--- Start Dataset extract ---

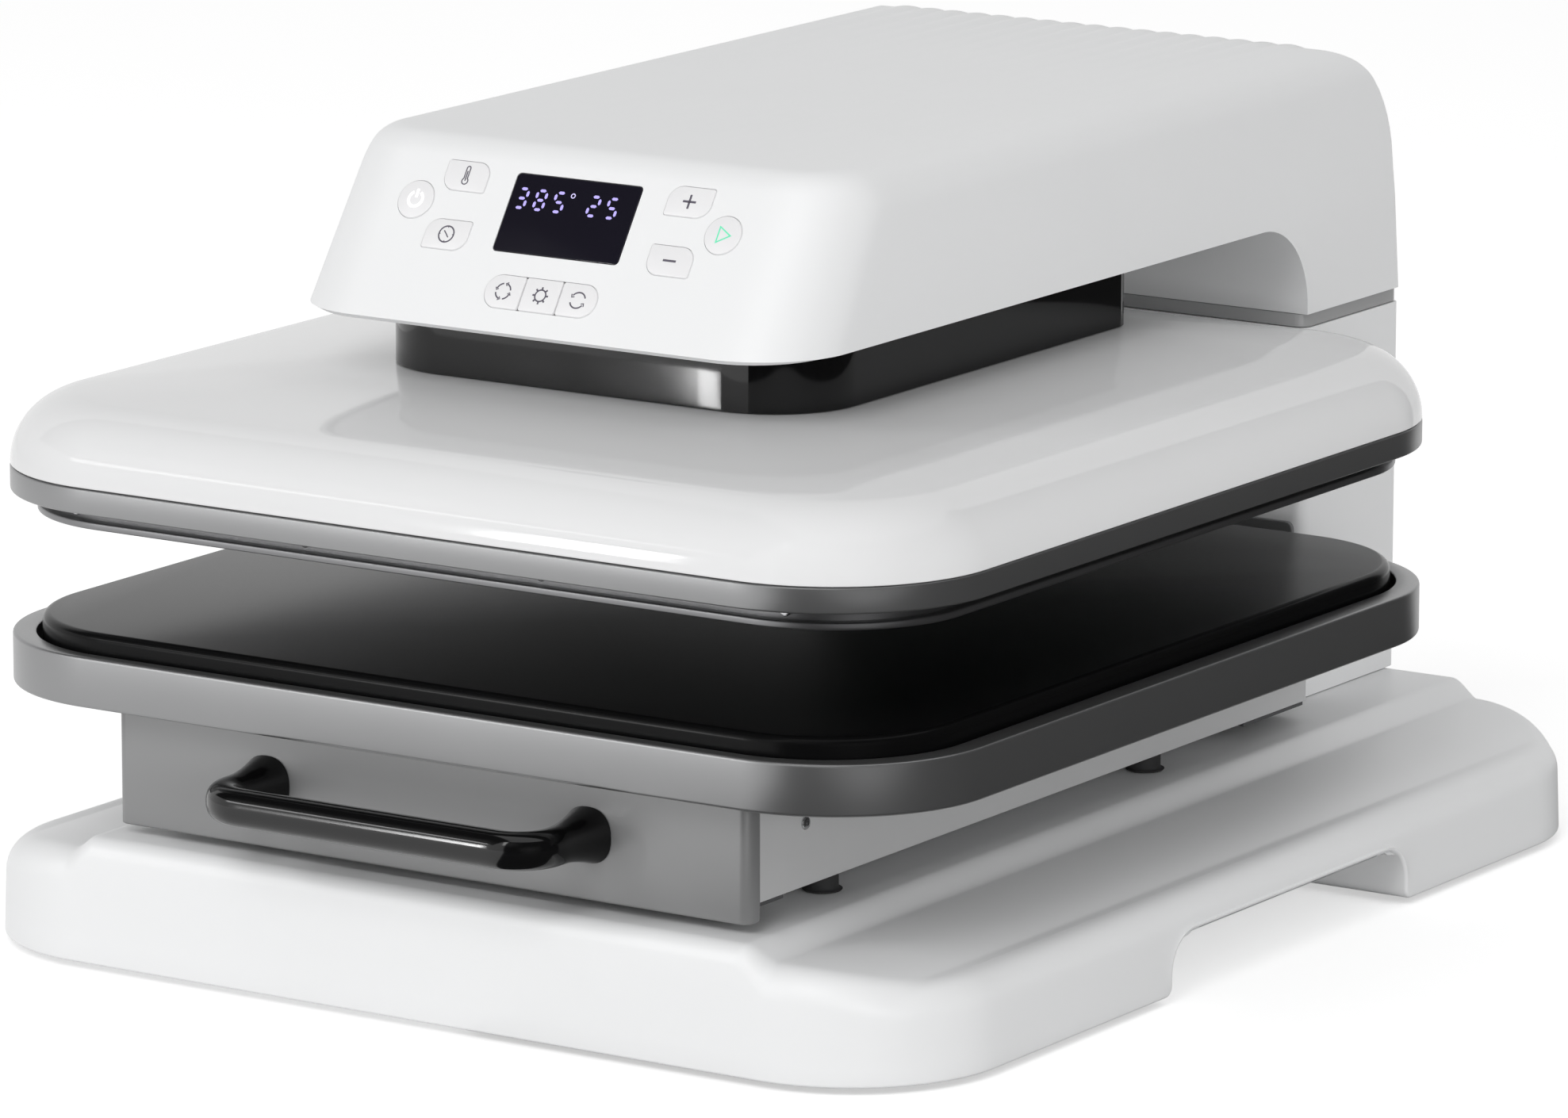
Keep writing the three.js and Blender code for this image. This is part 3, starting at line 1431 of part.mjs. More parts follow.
const press = new THREE.Group();
const model = new THREE.Group();
press.add(model);

const feet = [-1, 1].flatMap((side) => [-1, 1].map((row) => piece(
  `foot_${row < 0 ? 'front' : 'rear'}_${side < 0 ? 'left' : 'right'}`, makeFoot(side, row), 'blackRubber')));
const mounts = [-1, 1].flatMap((side) => [mountFrontY, mountRearY].map((y) => piece(
  `chassis_mount_${y < 0 ? 'front' : 'rear'}_${side < 0 ? 'left' : 'right'}`, makeMount(side, y),
  'blackRubber')));

model.add(
  piece('base_shell', makeBaseShell(), 'whiteShell'),
  piece('base_plate', makeBasePlate(), 'sheetSteel'),
  ...feet,
  piece('column_shell', makeColumnShell(), 'whiteShell'),
  piece('column_front_panel', makeFrontPanel(), 'darkPlate'),
  piece('trim_band', makeTrimBand(), 'greyTrim'),
  ...bothSides('post', makePost, 'sheetSteel'),
  piece('head_shell', makeHeadShell(), 'whiteShell'),
  piece('head_floor', makeHeadFloor(), 'whiteShell'),
  piece('head_frame', makeHeadFrame(), 'sheetSteel'),
  piece('neck_liner', makeNeckLiner(), 'motorBlack'),
  piece('drive_motor', makeMotor(), 'motorBlack'),
  ...bothSides('guide_bush', makeGuideBush, 'bronze'),
  piece('mains_inlet', makeInlet(), 'motorBlack'),
  piece('slide_chassis', makeChassis(), 'sheetSteel'),
  ...mounts,
  piece('chassis_strap_front', makeStrap(chassisFrontY, strapFrontDepth), 'darkPlate'),
  piece('chassis_strap_rear', makeStrap(chassisRearY - strapRearDepth, strapRearDepth), 'darkPlate'),
  ...bothSides('rail_outer', makeOuterRail, 'machinedSteel'),
);

model.add(
  piece('heating_platen', makePlaten(), 'castAluminium'),
  piece('platen_band', makePlatenBand(), 'darkPlate'),
  piece('platen_cover', makePlatenCover(), 'whiteShell'),
  piece('neck_skirt', makeNeckSkirt(), 'blackGloss'),
  piece('carriage_plate', makeCarriagePlate(), 'sheetSteel'),
  piece('heating_element', makeHeater(), 'machinedSteel'),
  piece('insulation_board', makeInsulation(), 'boardMineral'),
  piece('screw_nut', makeNut(), 'bronze'),
  ...bothSides('guide_rod', makeGuideRod, 'machinedSteel'),
  piece('leadscrew', makeLeadscrew(), 'machinedSteel'),
);

model.add(
  piece('drawer_tray', makeTray(), 'darkPlate'),
  piece('press_pad', makePad(), 'padBlack'),
  piece('drawer_carriage', makeCarriage(), 'sheetSteel'),
  piece('drawer_front', makeDrawerFront(), 'panelGrey'),
  piece('drawer_handle', makeHandle(), 'blackGloss'),
  ...bothSides('rail_inner', makeInnerRail, 'machinedSteel'),
  ...bothSides('rail_middle', makeMiddleRail, 'machinedSteel'),
);

const panel = new THREE.Group();
panel.position.set(0, headFrontY, headBottom);
panel.rotation.set(Math.PI / 2 - panelTilt, 0, 0);
panel.add(piece('display_lens', makeDisplayLens(), 'displayGlass'));
panel.add(piece('control_board', makeControlBoard(), 'boardGreen'));
for (const [name, outline] of Object.entries(keys)) {
  const make = /cycle|settings|auto/.test(name) ? makeRowKey : makeKey;
  panel.add(piece(name, make(outline), 'keyWhite'));
}
model.add(panel);

const rocker = piece('mains_rocker', makeRocker(), 'blackGloss');
rocker.position.set(0, rockerPivotY, rockerPivotZ);
rocker.rotation.set(rockerTilt, 0, 0);
model.add(rocker);

// The finished part stands with its feet on Z = 0 and the middle of its footprint at X = Y = 0
const overallFront = frontPlaneY - handleReach - handleHalfThickness;
const footBottom = basePlateRise - seatGap - footHeight;
model.position.set(0, -(overallFront + rockerTipY) / 2, -footBottom);

export default press;
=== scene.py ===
"""Looks of the automatic heat press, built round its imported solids.

Every size is in metres. The frame's X is to the right, Y to the back and Z up. The functions below
work in the fit frame: the middle of the heating platen is X = Y = 0 and the base's lower edge Z = 0.
"""

import json
import math
from dataclasses import dataclass
from functools import lru_cache, partial

import bmesh
import bpy
import numpy as np
from bpy.props import FloatProperty, FloatVectorProperty, IntProperty, PointerProperty
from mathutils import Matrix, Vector
from mathutils.geometry import delaunay_2d_cdt

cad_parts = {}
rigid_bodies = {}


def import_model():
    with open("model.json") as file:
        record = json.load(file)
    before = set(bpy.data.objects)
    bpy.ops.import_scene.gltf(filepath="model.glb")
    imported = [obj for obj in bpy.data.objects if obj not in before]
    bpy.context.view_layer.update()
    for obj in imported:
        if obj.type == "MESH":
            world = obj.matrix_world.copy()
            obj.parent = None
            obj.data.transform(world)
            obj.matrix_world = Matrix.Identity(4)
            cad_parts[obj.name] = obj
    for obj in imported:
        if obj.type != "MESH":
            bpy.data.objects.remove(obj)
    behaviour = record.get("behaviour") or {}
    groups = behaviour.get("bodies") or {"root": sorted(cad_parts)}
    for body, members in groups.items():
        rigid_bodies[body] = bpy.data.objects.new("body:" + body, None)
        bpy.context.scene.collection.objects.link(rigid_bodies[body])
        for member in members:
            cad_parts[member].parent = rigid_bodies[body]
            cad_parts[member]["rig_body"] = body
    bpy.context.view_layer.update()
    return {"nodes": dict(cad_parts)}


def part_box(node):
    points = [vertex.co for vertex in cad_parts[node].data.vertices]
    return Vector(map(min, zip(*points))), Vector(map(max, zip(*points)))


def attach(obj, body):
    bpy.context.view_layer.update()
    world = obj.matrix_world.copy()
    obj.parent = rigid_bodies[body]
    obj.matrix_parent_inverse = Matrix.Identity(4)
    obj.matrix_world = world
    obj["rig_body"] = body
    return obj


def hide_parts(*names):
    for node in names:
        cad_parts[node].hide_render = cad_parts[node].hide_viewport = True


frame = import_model()

bl_info = {
    "name": "Automatic Heat Press",
    "version": (1, 0, 0),
    "blender": (4, 5, 0),
    "location": "3D View > Sidebar > Heat Press",
    "description": "Builds the shells, plates, keys and finishes of a heat press round its solids",
    "category": "Object",
}

MM = 0.001
PLATEN_LOW, PLATEN_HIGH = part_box("heating_platen")
FIT_SHIFT = np.array([0, (PLATEN_LOW.y + PLATEN_HIGH.y) / 2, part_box("base_shell")[0].z])
QUARTER = math.pi / 2
FULL_TURN = 2 * math.pi
KEY_NAMES = ("power", "start", "temperature", "time", "plus", "minus", "cycle", "settings", "auto")

# Small fixed sizes
BASE_NARROWER = 0.2 * MM  # on each side, for a wall inside the CAD box
BAND_EDGE = 0.8 * MM
BAND_OVERLAP = 3.5 * MM
BOSS_RADIUS = 9 * MM
BOSS_PLACE = 62 * MM
LEAF_POINT, LEAF_BULGE = 0.9 * MM, 5.4 * MM
ROW_HALF_WIDTH, ROW_HALF_HEIGHT, ROW_END = 23.6 * MM, 6.3 * MM, 6.1 * MM
END_KEY_HALF_WIDTH, MIDDLE_KEY_HALF_WIDTH = 7.75 * MM, 7.6 * MM
THROAT_END = 1.48  # radians, just short of upright
KEY_FOOT, KEY_FLANGE_TOP = -5.5 * MM, -3.5 * MM
LENS_CORNER = 1.6 * MM
DIGIT_PLACES = (-23.7 * MM, -15.8 * MM, -7.9 * MM, 6.9 * MM, 14.7 * MM)
PLATEN_SCREWS_ACROSS = (-150 * MM, -50 * MM, 50 * MM, 150 * MM)
PLATEN_SCREWS_ALONG = (-100 * MM, 0, 100 * MM)
CHASSIS_SCREWS_ALONG = (-142 * MM, 30 * MM, 166 * MM)
CHASSIS_SCREW_HEIGHT = 76 * MM

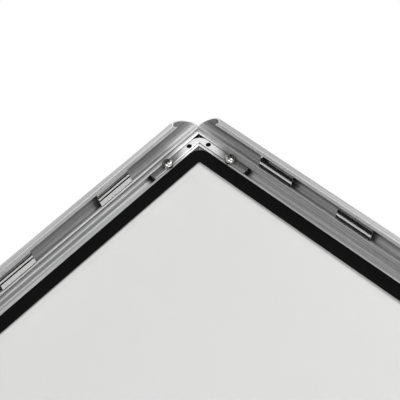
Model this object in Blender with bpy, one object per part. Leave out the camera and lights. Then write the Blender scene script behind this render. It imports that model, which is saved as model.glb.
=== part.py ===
"""Poster frame for an A2 sheet: a wall-hung snap frame, shown with its four front rails swung open.

Each side has a base rail, an aluminium extrusion that holds the sheets, and a front rail that
hinges on a round bead along the base rail's outer wall. Leaf springs inside each front rail span
from the hinge to the rail's foot. Angle brackets with two screws each join the mitred corners.
The sheets lie in the pocket inside the base rails: back panel, poster, clear cover and its black
border. Metres, +Z up. The frame faces -Y and its back is the plane y = 0. The origin is on the
back of the top base rail, at mid width.

A section of a side is drawn in two lengths: the inset from the frame's outer edge towards its
middle, and the height in front of the back plane.
"""

import math

import bmesh
import bpy
from mathutils.geometry import tessellate_polygon

# Whole frame
FRAME_WIDTH = 0.452
FRAME_HEIGHT = 0.626

# Gaps
SEAT_GAP = 0.0003
HINGE_GAP = 0.00025
MITRE_GAP = 0.00015
CUT_OVERRUN = 0.001

# Sheets, from the back to the front
BACK_PANEL_THICKNESS = 0.0015
POSTER_THICKNESS = 0.0002
COVER_THICKNESS = 0.001
BORDER_THICKNESS = 0.0002
BORDER_WIDTH = 0.0104
SHEET_CORNER_RADIUS = 0.010
WINDOW_CORNER_RADIUS = 0.0015
POSTER_INSET = 0.0005

# Base rail section
FLOOR_THICKNESS = 0.0015
SHELF_WIDTH = 0.0118
LIP_WIDTH = 0.0016
CHANNEL_WIDTH = 0.0062
LEDGE_WIDTH = 0.0016
LEDGE_RISE = 0.0003
OUTER_WALL_THICKNESS = 0.0012

# Hinge
HINGE_INSET = 0.0033
HINGE_RISE = 0.0008
BEAD_RADIUS = 0.00065
NECK_SHARE = 0.54
CURL_THICKNESS = 0.0007
OPEN_ANGLE = math.radians(90)
WEB_ANGLE = math.radians(15)

# Front rail section, with the rail shut
RAIL_WIDTH = 0.025
RAIL_THICKNESS = 0.0013
CROWN_RISE = 0.0102
CROWN_INSET = 0.0085
TIP_RISE = 0.0042
SIDE_WALL_HEIGHT = 0.0028
SIDE_CURVE_SHARES = (0.59, 0.45)
FACE_CURVE_SHARES = (0.36, 0.26, 0.47)
FOOT_WALL = 0.0012
FOOT_THICKNESS = 0.001
FOOT_REACH = 0.0043
FOOT_NOSE = 0.0003
FOOT_CUT_BACK = 0.002

# Leaf spring, as it lies in the shut rail
LEAF_LENGTH = 0.0295
LEAF_THICKNESS = 0.0004
LEAF_HOOK_DROP = 0.00055
LEAF_BEND_LENGTH = 0.0002
LEAF_RUNS = (0.0038, 0.00135, 0.0014, 0.0012, 0.0028)
LEAF_SLANTS = tuple(math.radians(angle) for angle in (23.8, 16, 19.8, 15.5, 6))
LEAF_END_GAP = 0.001
LONG_SIDE_FIRST_LEAF = 0.0856
LONG_SIDE_LEAVES = 6
SHORT_SIDE_FIRST_LEAF = 0.0785
SHORT_SIDE_LEAF_PITCH = 0.070

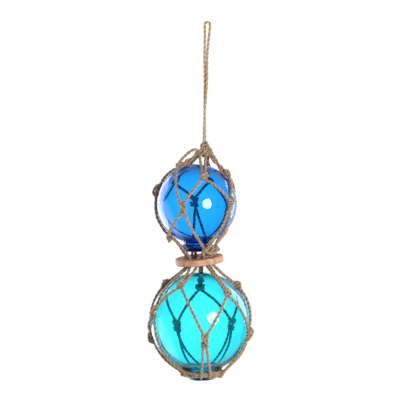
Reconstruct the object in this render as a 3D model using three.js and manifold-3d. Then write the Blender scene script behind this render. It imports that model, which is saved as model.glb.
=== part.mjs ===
import * as THREE from 'three';
import Module from 'manifold-3d';
import { mergeVertices } from 'three/addons/utils/BufferGeometryUtils.js';

// Two blown glass floats in one knotted jute net, hung one above the other on a jute loop, with a
// wooden ring between them. Millimetres, +Z up, the front towards -Y. The origin is the inside top
// of the loop, where a hook or nail carries it.

const wasm = await Module();
wasm.setup();

const degree = Math.PI / 180;
const gap = 0.3; // air between two pieces that touch

// Hanging loop
const loopCordDiameter = 3.0;
const loopDrop = 151.5; // from the hook down to the top of the gathering knot

// Gathering knot, above the upper float
const topKnotWidth = 12;
const topKnotHeight = 18;
const topKnotShift = 1.6; // to the right of the hook
const frontSpread = 8; // between the two cords that come down its front
const neckRise = 9.6; // open height between the knot and the upper float

// Floats
const upperFloatDiameter = 101.6;
const lowerFloatDiameter = 127;
const upperFloatShift = -5.9;
const lowerFloatShift = 3.6;
const upperFloatLean = 1.9; // degrees, the seal a little to the right
const lowerFloatLean = 4;
const sealNeckDiameter = 34;
const sealDiameter = 39.6;
const sealFootDiameter = 32;
const sealDrop = 9.6; // from the ball's lowest point to the seal's flat underside
const sealThickness = 8.2;
const sealLip = 1.2; // straight edge at the seal's widest
const sealFillet = 0.4; // rise from the seal's top edge to its neck

// Wooden ring
const ringOuterDiameter = 61;
const ringHoleDiameter = 38;
const ringThickness = 8.2;
const ringEdgeRadius = 1.8;
const ringLean = 7.4; // degrees, right side up
const ringNod = 5.6; // degrees, front down
const ringShift = -0.2;
const sealToRing = 6.5;
const ringToFloat = 10.8;

// Net
const netCordDiameter = 3.2;
const knotWidth = 9.8;
const knotThickness = 7.2;
const waistKnotHeight = 16.5;
const shoulderKnotHeight = 11.5;
const footKnotHeight = 9;
const footRingKnotSize = 5.4;
const stubLength = 8; // cut cord end that stands out of a knot
const holeSlack = 0.7; // between the cords and the wall of the ring's hole
const holeMouth = 1; // how far the cords keep straight past the ring's faces
const footRingSlack = 2.2; // between the lower seal and the cord ring round it
const footRingDrop = 2.8; // the cord ring's middle below the lower ball's lowest point

// Fineness of the faceted surfaces
const cordSides = 4;
const loopSides = 8;
const arcStep = 18 * degree;
const shortestStep = 0.8; // of a cord's route
const knotSides = 6;
const knotRows = 4;
const footRingSteps = 18;
const ballSides = 24;
const ringSides = 24;

const loopRadius = loopCordDiameter / 2;
const cordReach = 1.2 * netCordDiameter / 2; // corner of the section, so that its mean width is true
const pairSpacing = 2 * cordReach + gap; // between the middle lines of two cords that run together

const topKnotZ = -loopDrop - topKnotHeight / 2;
const upperFloat = {
  radius: upperFloatDiameter / 2,
  lean: upperFloatLean * degree,
  centre: new THREE.Vector3(
    upperFloatShift,
    0,
    topKnotZ - topKnotHeight / 2 - neckRise - upperFloatDiameter / 2,
  ),
};
const ringCentre = new THREE.Vector3(
  ringShift,
  0,
  upperFloat.centre.z - upperFloat.radius - sealDrop - sealToRing - ringThickness / 2,
);
const lowerFloat = {
  radius: lowerFloatDiameter / 2,
  lean: lowerFloatLean * degree,
  centre: new THREE.Vector3(
    lowerFloatShift,
    0,
    ringCentre.z - ringThickness / 2 - ringToFloat - lowerFloatDiameter / 2,
  ),
};
const topKnotCentre = new THREE.Vector3(topKnotShift, 0, topKnotZ);
const ringFrame = new THREE.Matrix4()
  .makeRotationFromEuler(new THREE.Euler(ringNod * degree, -ringLean * degree, 0))
  .setPosition(ringCentre);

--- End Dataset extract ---

(Your objective) Repeat exactly the lines from the one containing "const panel = new THREE.Group();" to the one containing "imported = [obj", both lines included, and nothing else.

(Full answer)
const panel = new THREE.Group();
panel.position.set(0, headFrontY, headBottom);
panel.rotation.set(Math.PI / 2 - panelTilt, 0, 0);
panel.add(piece('display_lens', makeDisplayLens(), 'displayGlass'));
panel.add(piece('control_board', makeControlBoard(), 'boardGreen'));
for (const [name, outline] of Object.entries(keys)) {
  const make = /cycle|settings|auto/.test(name) ? makeRowKey : makeKey;
  panel.add(piece(name, make(outline), 'keyWhite'));
}
model.add(panel);

const rocker = piece('mains_rocker', makeRocker(), 'blackGloss');
rocker.position.set(0, rockerPivotY, rockerPivotZ);
rocker.rotation.set(rockerTilt, 0, 0);
model.add(rocker);

// The finished part stands with its feet on Z = 0 and the middle of its footprint at X = Y = 0
const overallFront = frontPlaneY - handleReach - handleHalfThickness;
const footBottom = basePlateRise - seatGap - footHeight;
model.position.set(0, -(overallFront + rockerTipY) / 2, -footBottom);

export default press;
=== scene.py ===
"""Looks of the automatic heat press, built round its imported solids.

Every size is in metres. The frame's X is to the right, Y to the back and Z up. The functions below
work in the fit frame: the middle of the heating platen is X = Y = 0 and the base's lower edge Z = 0.
"""

import json
import math
from dataclasses import dataclass
from functools import lru_cache, partial

import bmesh
import bpy
import numpy as np
from bpy.props import FloatProperty, FloatVectorProperty, IntProperty, PointerProperty
from mathutils import Matrix, Vector
from mathutils.geometry import delaunay_2d_cdt

cad_parts = {}
rigid_bodies = {}


def import_model():
    with open("model.json") as file:
        record = json.load(file)
    before = set(bpy.data.objects)
    bpy.ops.import_scene.gltf(filepath="model.glb")
    imported = [obj for obj in bpy.data.objects if obj not in before]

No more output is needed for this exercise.